Years ago, after several hours’ hike from the Megisti Lavra monastery together with my brother and a German judge as our walking companion, I stood on the trail and admired the soaring walls and layered balconies of the Simonopetra monastery. It rose above a sea that ranged outward from pale to deep blue. Small terraced gardens lay at the foot of its heavy walls built into the living rock. The beauty of the scene was undeniable, but one was also struck at the centuries of brute labor by monks in order to create that visual magnificence. The materiality of labor and community was far more meaningful than Orthodox spiritual claims. Simonopetra’s architectural aesthetic could be appreciated in the same sense that we admire Shaker furniture or the Chartres cathedral windows while rejecting Shaker or Catholic theologies.

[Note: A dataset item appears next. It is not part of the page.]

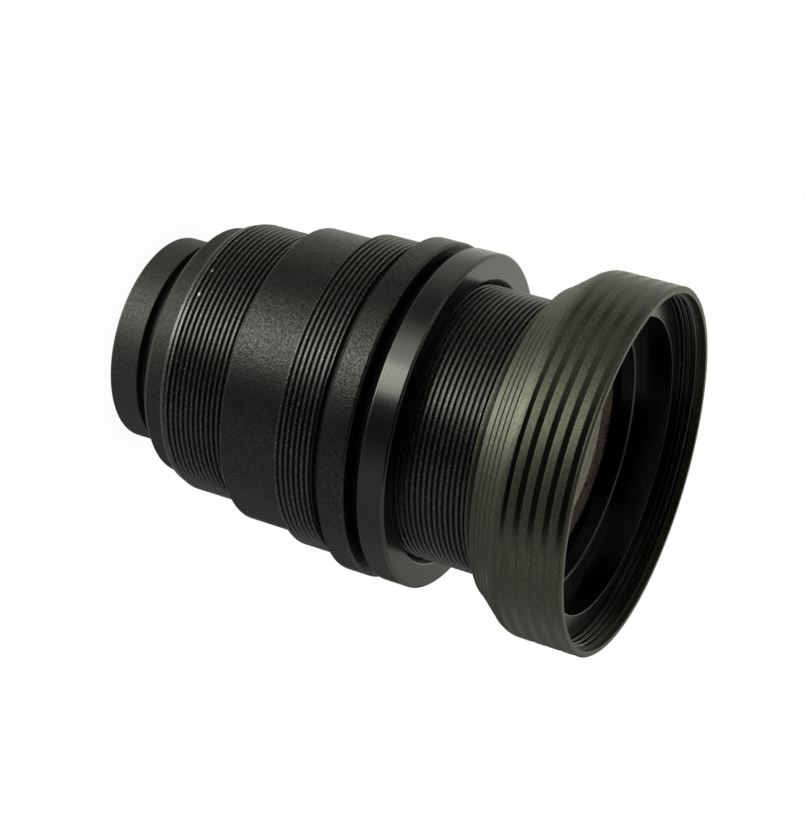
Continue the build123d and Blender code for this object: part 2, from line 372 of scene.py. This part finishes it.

Despite the millennial exclusion of women from Athos because of misogynistic religious beliefs, the labor of unnumbered women was an indelible component of the spectacle. Their labor produced every single monk and male worker who created Simonopetra and all other Athos monasteries. Women have a right to visit and see the fruits of their labor. The long-overdue end of the Athos avaton will commence recognition of their rights.